High body fat percentage and low BMI independently associated with increased mortality


1. From a prospective cohort study, increasing body fat percentage and decreasing BMI were associated with reduced survival.

2. The results of this study suggest that BMI may be an inappropriate measurement of adiposity.

Evidence Rating Level: 2 (Good)

Study Rundown: Many population cohort studies have reported that excess adiposity, typically assessed by BMI, is associated with an increased risk for all-cause death. However, recent studies also indicated that elevated BMI (25-29.9 kg/m2, overweight classification) is correlated with decreased mortality risk. In response to this contradiction, it has been suggested that BMI may be an imperfect measure of adiposity, as it does not directly measure body fat. The authors of this study, therefore, aimed to assess the relationship of BMI and body fat percentage with all-cause mortality. They observed that when BMI and body fat percentage were analyzed together, mortality rates increased as BMI decreased and body fat percentage increased. This study is strengthened due to its large cohort population; however, it may not be generalizable due to its lack of diversity among participant ethnicity (largely female and Caucasian). The results are also limited due to the lack of data on smoking and physical activity, which restricted the authors’ abilities to adjust for these factors. Overall, the study suggests that both decreased BMI and increased body fat are independently associated with higher mortality, providing further evidence that BMI may be an inappropriate measure of adiposity.

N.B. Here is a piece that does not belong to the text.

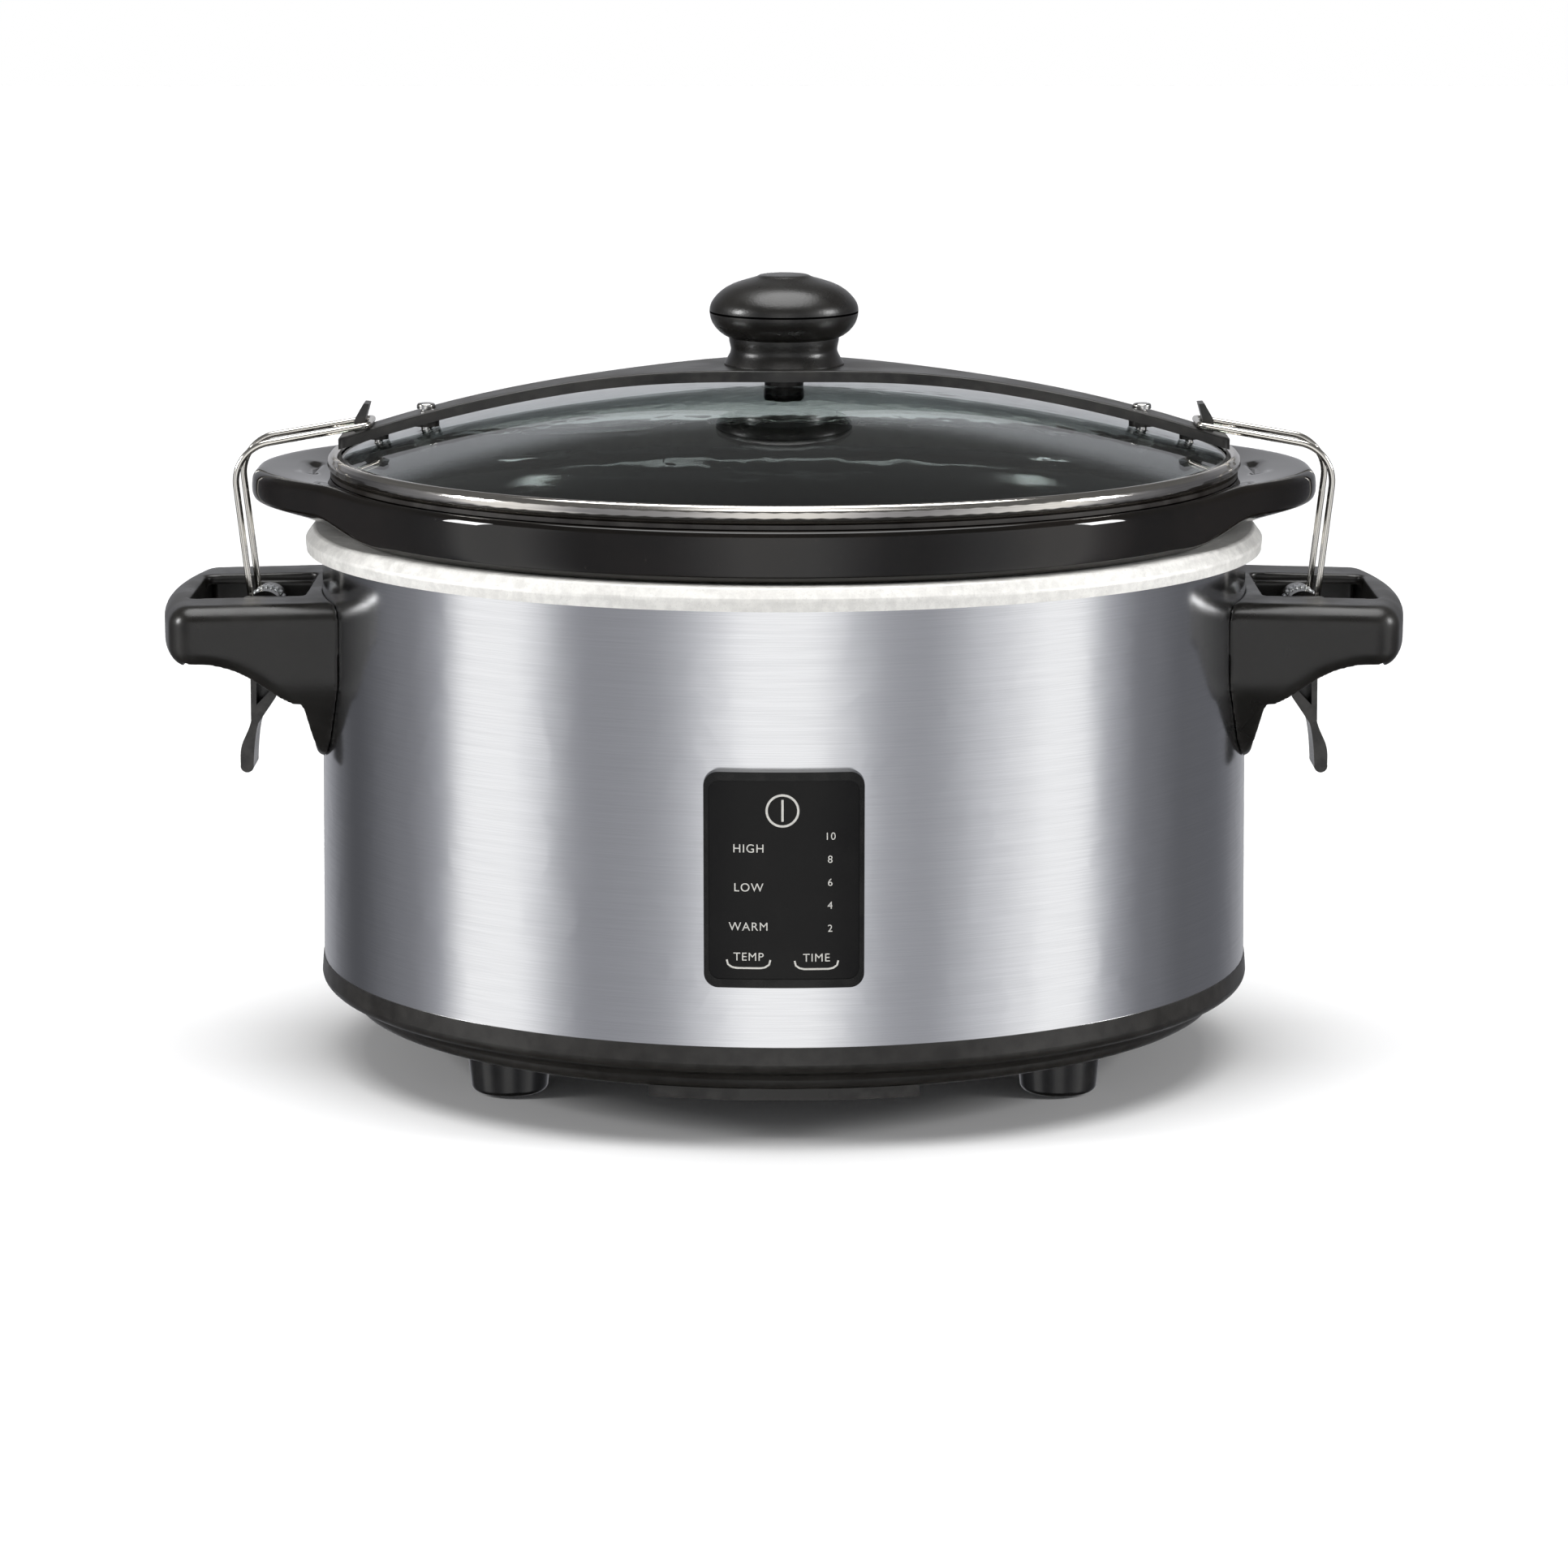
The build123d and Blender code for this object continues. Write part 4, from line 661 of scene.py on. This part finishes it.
# ---- lid ----------------------------------------------------------------------------------------
# A dome of tempered glass is held in a rolled stainless rim over a dark silicone gasket. It is clear
# with the faint green of soda-lime glass.
clear_glass, tree, into = new_material("clear_glass", Roughness=0.0, IOR=1.5, Transmission_Weight=1.0)
smear = noise(tree, place_on(tree), 30.0, detail=3.0)
tree.links.new(blend_colour(tree, fade(tree, smear, 0.3, 0.7), (0.80, 0.87, 0.86), (0.84, 0.90, 0.89)),
               into["Base Color"])
dress(["lid_glass"], clear_glass)

rolled_steel, tree, into = new_material("rolled_steel", Metallic=1.0)
level = use_group(tree, brushed_lines, Line_Width=0.0003, Line_Length=0.06)
worn = use_group(tree, worn_edges, Spread=0.08, Amount=0.4)
steel = blend_colour(tree, fade(tree, level["Tone"], 0.3, 0.7), (0.62, 0.59, 0.55), (0.74, 0.71, 0.66))
tree.links.new(blend_colour(tree, worn["Mask"], steel, (0.9, 0.89, 0.87)), into["Base Color"])
tree.links.new(fade(tree, level["Tone"], 0.3, 0.7, low=0.14, high=0.08), into["Roughness"])
add_bump(tree, into, level["Height"], 0.000002)
dress(["lid_rim"], rolled_steel)

gasket = moulding("gasket_silicone", (0.016, 0.013, 0.011), (0.030, 0.026, 0.022),
                  0.28, 0.5, 0.0006, 0.00004, Specular_IOR_Level=0.5)
dress(["lid_gasket", "bar_washers"], gasket)

# ---- strap and its fasteners --------------------------------------------------------------------
# A long moulded strap arches over the glass. It stands on two posts and a hub, and its hooked ends
# take the wire bails. Slotted plated screws hold it, with nuts and small screws under the glass.
strap_moulding = moulding("strap_moulding", (0.016, 0.0155, 0.0145), (0.024, 0.0225, 0.021),
                          0.30, 0.42, 0.0010, 0.000035, Specular_IOR_Level=0.5)
dress(["lid_bar"], strap_moulding)

bright_plate, tree, into = new_material("bright_plate", Metallic=1.0)
level = use_group(tree, brushed_lines, Line_Width=0.0002, Line_Length=0.002)
tree.links.new(blend_colour(tree, level["Tone"], (0.60, 0.59, 0.57), (0.86, 0.85, 0.83)),
               into["Base Color"])
tree.links.new(fade(tree, level["Tone"], 0.3, 0.7, low=0.22, high=0.12), into["Roughness"])
dress(["bar_screws", "bar_nuts", "hook_screws", "latch_pins"], bright_plate)

# ---- knob ---------------------------------------------------------------------------------------
# The knob is two phenolic shells: a waisted body and a domed cap pressed on at the seam. One screw
# comes up through the glass and the strap from a slotted plastic nut.
knob_moulding = moulding("knob_moulding", (0.0085, 0.0078, 0.0068), (0.0115, 0.0105, 0.0092),
                         0.25, 0.34, 0.0007, 0.00005)
dress(["knob_body", "knob_cap"], knob_moulding)

# A fine line of painted shade stands for the gap where the cap meets the body, and its reflection is taken
# out so that nothing shines in it.
SEAM_HALF = 0.00028
KNOB_SHINE = 0.6
seam = nodes["knob_body"].matrix_world.inverted() @ Vector((0.0, 0.0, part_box("knob_cap")[0].z))
tree = knob_moulding.node_tree
into = tree.nodes["Principled BSDF"].inputs
parts = add_node(tree, "ShaderNodeSeparateXYZ")
tree.links.new(place_on(tree), parts.inputs[0])
from_seam = calc(tree, "ABSOLUTE", calc(tree, "SUBTRACT", parts.outputs["Z"], seam.z))
clear_of_seam_shade = fade(tree, from_seam, SEAM_HALF, SEAM_HALF * 1.6)
surface = into["Base Color"].links[0].from_socket
# Painted shade: the seam line is near black and has no reflection.
tree.links.new(blend_colour(tree, clear_of_seam_shade, grey(0.0008), surface), into["Base Color"])
tree.links.new(calc(tree, "MULTIPLY", clear_of_seam_shade, KNOB_SHINE), into["Specular IOR Level"])

screw_low, screw_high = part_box("knob_screw")
NUT_R = (screw_high.x - screw_low.x) / 2
NUT_THICK = 0.0034
SHANK_R = 0.0024
FLUTES = 12
FLUTE_DEPTH = 0.0012
NUT_STEPS = 144
nut_profile = [(0.0030, 0.0006), (0.0032, 0.0), (0.85 * NUT_R, 0.0), (0.96 * NUT_R, 0.0005),
               (NUT_R, 0.0014), (NUT_R, NUT_THICK - 0.0003),
               (NUT_R - 0.0004, NUT_THICK), (SHANK_R + 0.0004, NUT_THICK),
               (SHANK_R, NUT_THICK + 0.0004), (SHANK_R, screw_high.z - screw_low.z - 0.0004),
               (SHANK_R - 0.0005, screw_high.z - screw_low.z)]
nut_rings = []
for radius, up in nut_profile:
    ring = []
    for number in range(NUT_STEPS):
        angle = math.tau * number / NUT_STEPS
        flute = 0.5 - 0.5 * math.cos(FLUTES * angle)
        cut = FLUTE_DEPTH * flute ** 3 if radius > 0.8 * NUT_R else 0.0
        ring.append(((radius - cut) * math.cos(angle), (radius - cut) * math.sin(angle), screw_low.z + up))
    nut_rings.append(ring)
nut_mesh = skin(nut_rings)
knob_nut = add_piece("knob_nut", nut_mesh, foot_moulding, "lid")
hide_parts("knob_screw")

# ---- handles ------------------------------------------------------------------------------------
# Each handle is one deep phenolic moulding screwed to the shell. Every edge is softened by the
# mould, and it is hollow below, with a slot on top that the lever and wire come up through.
SOFTEN_CELL = 0.0007
SOFTEN_PASSES = 7
handle_moulding = moulding("handle_moulding", (0.0085, 0.0078, 0.0068), (0.0115, 0.0105, 0.0092),
                           0.27, 0.38, 0.0008, 0.000022, Specular_IOR_Level=0.5)


def soften(name, cell, passes):
    """Round a CAD node's edges as a mould does, with an even skin of small cells smoothed out."""
    even = nodes[name].modifiers.new("even_skin", "REMESH")
    even.mode = "VOXEL"
    even.voxel_size = cell
    even.use_smooth_shade = True
    rounded = nodes[name].modifiers.new("rounded_edges", "SMOOTH")
    rounded.factor = 0.5
    rounded.iterations = passes


for side in ("left", "right"):
    soften(f"handle_{side}", SOFTEN_CELL, SOFTEN_PASSES)
dress(["handle_left", "handle_right"], handle_moulding)

# ---- latch levers -------------------------------------------------------------------------------
# Each lever is a glossy moulded arm on a pin inside the handle, with a thumb paddle that hangs below.
# A ribbed metal sleeve on its hub shows through the handle's slot, between the legs of the wire.
lever_moulding = moulding("lever_moulding", (0.009, 0.0085, 0.008), (0.013, 0.012, 0.011),
                          0.16, 0.26, 0.0010, 0.00001, Specular_IOR_Level=0.5)
dress(["latch_lever_left", "latch_lever_right"], lever_moulding)
SLEEVE_R = 0.0067
SLEEVE_HALF = 0.0036
SLEEVE_BORE = 0.0016
SLEEVE_CHAMFER = 0.0007
SLEEVE_RIBS = 22
SLEEVE_STEPS = SLEEVE_RIBS * 8
RIB_DEPTH = 0.0005
PIN_R = 0.00125
# Each ring of a sleeve is its radius, and its place along the pin as a share of the half length.
SLEEVE_PROFILE = [(SLEEVE_BORE, -1.0), (SLEEVE_R - SLEEVE_CHAMFER, -1.0), (SLEEVE_R, -0.86),
                  (SLEEVE_R, 0.86), (SLEEVE_R - SLEEVE_CHAMFER, 1.0), (SLEEVE_BORE, 1.0)]
pin_low, pin_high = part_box("latch_pins")
sleeve_z = (pin_low.z + pin_high.z) / 2
for side, sleeve_x in (("left", pin_low.x + PIN_R), ("right", pin_high.x - PIN_R)):
    sleeve_rings = []
    for radius, along in SLEEVE_PROFILE:
        ring = []
        for number in range(SLEEVE_STEPS):
            angle = math.tau * number / SLEEVE_STEPS
            rib = RIB_DEPTH * (0.5 + 0.5 * math.cos(SLEEVE_RIBS * angle)) if radius > SLEEVE_BORE else 0.0
            ring.append((sleeve_x + (radius - rib) * math.cos(angle), along * SLEEVE_HALF,
                         sleeve_z + (radius - rib) * math.sin(angle)))
        sleeve_rings.append(ring)
    add_piece(f"lever_sleeve_{side}", skin(sleeve_rings), zinc_plate, f"lever_{side}")

# ---- wire bails ---------------------------------------------------------------------------------
# Each bail is one length of bright stainless wire, drawn, bent cold into a hooked loop and sprung
# into the lever by its two turned ends. It has only drawing marks.
drawn_wire, tree, into = new_material("drawn_wire", Metallic=1.0)
level = use_group(tree, brushed_lines, Line_Width=0.0015, Line_Length=0.0004)
tree.links.new(blend_colour(tree, level["Tone"], (0.74, 0.71, 0.65), (0.90, 0.87, 0.80)),
               into["Base Color"])
tree.links.new(fade(tree, level["Tone"], 0.3, 0.7, low=0.17, high=0.09), into["Roughness"])
add_bump(tree, into, level["Height"], 0.000003)
dress(["wire_bail_left", "wire_bail_right"], drawn_wire)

Click to read the study, published today in the Annals of Internal Medicine

Relevant Reading: Decreased muscle mass and increased central adiposity are independently related to mortality in older men

In-Depth [prospective cohort]: Mortality, BMI, and body fat percentage were assessed for 49,476 women and 4,944 men, aged 40 years or older, partaking in bone mineral density (BMD) testing in Manitoba. Participants were then followed from the initial date of the testing until death or end of the study. BMI and body fat percentage were analyzed both separately and together using fully adjusted models. Crude death rates decreased from 18.6 per 1000 person-years for the lowest BMI classification (≤22.85 kg/m2) to 13.9 per 1000 person-years for the highest BMI classification (>30.84 kg/m2) in women; similar trends were observed for men (p for trend <0.001, in both women and men). Furthermore, high body fat percentage was independently associated with significantly higher mortality in women (hazard ratio, 1.19 [95%CI, 1.08 to 1.32] in the highest body fat percentage category, >38.66%) and men (hazard ratio, 1.59 [95%CI, 1.28 to 1.96] in the highest body fat percentage category, >36.14%).